S***-can the drones on their staffs, and re-assign everyone else to a productive role, and we’ve got a winning strategy here.

Aesop

With that addendum, I’ll blast the memo off to SecDef Mattis.

bobby b

” How about a stop-work order on the born-obsolete Literal Comedy Ship, before one of them gets into a sea fight with an Iranian Boston Whaler and loses, uh, bigly?”

Probably not a danger. It’d be a tough sail getting one of those Boston Whalers over here into the LCS’s realistic range.

Larry

No problem at all. Airlift one to the LCS’s homeport, then drift within AT-4 range of the pier it’s welded to, then fire away while most of the crew’s out doing what sailors in port do.

Aesop

The Navy should be worried they might accidentally run over a Boston Whaler with an LCS, with or without any Iranians involved, lest the LCS founder.
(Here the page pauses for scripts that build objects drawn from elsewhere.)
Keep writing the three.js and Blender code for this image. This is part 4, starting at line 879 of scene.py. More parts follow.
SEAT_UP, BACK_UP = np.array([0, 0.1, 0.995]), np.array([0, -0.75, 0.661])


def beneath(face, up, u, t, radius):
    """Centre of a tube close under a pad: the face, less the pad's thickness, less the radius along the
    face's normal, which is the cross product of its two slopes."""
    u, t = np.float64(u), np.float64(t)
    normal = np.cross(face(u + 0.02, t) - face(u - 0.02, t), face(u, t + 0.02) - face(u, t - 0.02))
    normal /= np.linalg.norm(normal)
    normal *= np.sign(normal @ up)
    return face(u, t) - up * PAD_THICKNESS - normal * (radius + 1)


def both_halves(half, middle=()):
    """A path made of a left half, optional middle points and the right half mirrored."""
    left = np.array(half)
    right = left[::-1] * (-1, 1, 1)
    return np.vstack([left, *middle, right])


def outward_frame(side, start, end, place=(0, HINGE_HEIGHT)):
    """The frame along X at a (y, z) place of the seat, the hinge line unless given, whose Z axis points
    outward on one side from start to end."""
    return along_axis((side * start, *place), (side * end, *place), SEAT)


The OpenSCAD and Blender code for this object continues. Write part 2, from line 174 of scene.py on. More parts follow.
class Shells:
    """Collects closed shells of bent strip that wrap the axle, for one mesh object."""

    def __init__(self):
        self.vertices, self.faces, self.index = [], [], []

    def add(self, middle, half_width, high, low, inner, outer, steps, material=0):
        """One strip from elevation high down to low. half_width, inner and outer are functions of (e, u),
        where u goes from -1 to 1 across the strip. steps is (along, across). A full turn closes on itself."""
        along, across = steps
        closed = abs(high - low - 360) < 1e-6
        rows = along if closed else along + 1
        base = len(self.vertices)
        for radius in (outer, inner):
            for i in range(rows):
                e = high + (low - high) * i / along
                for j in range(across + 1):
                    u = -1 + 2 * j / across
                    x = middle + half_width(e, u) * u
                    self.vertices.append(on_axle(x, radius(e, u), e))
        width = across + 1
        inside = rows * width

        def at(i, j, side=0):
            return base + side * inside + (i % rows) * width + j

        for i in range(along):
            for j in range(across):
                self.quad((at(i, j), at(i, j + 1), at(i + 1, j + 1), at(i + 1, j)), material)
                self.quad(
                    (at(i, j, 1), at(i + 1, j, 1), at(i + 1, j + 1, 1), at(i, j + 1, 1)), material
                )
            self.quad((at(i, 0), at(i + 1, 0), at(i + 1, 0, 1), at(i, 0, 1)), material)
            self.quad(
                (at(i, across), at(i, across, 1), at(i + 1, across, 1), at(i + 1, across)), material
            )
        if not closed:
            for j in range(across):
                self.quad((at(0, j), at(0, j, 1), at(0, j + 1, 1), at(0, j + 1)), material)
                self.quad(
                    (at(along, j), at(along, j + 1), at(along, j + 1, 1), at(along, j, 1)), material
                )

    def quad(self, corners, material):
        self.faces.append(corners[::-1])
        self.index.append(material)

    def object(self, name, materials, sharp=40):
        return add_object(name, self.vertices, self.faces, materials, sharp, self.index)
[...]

It would be embarrassing to have the Little Crappy Ship’s crew picked up by fat fisherman, and middle-aged chicks in bikinis.

And if the Coasties showed up to help, they’d never hear the end of it in the Pentagon.

Daniel

“The ultimate cause of our failure was a simple one: despite all statements to the contrary, it was not due to lack of bravery on the part of our men, or to any fault of the Fleet’s. We were defeated by one thing only – by the inferior science of our enemies. I repeat – by the inferior science of our enemies.”

—-Superiority – by Arthur C. Clarke, http://www.mayofamily.com/RLM/txt_Clarke_Superiority.html

In addition to acquisition, the above seems to, also, apply to strategy.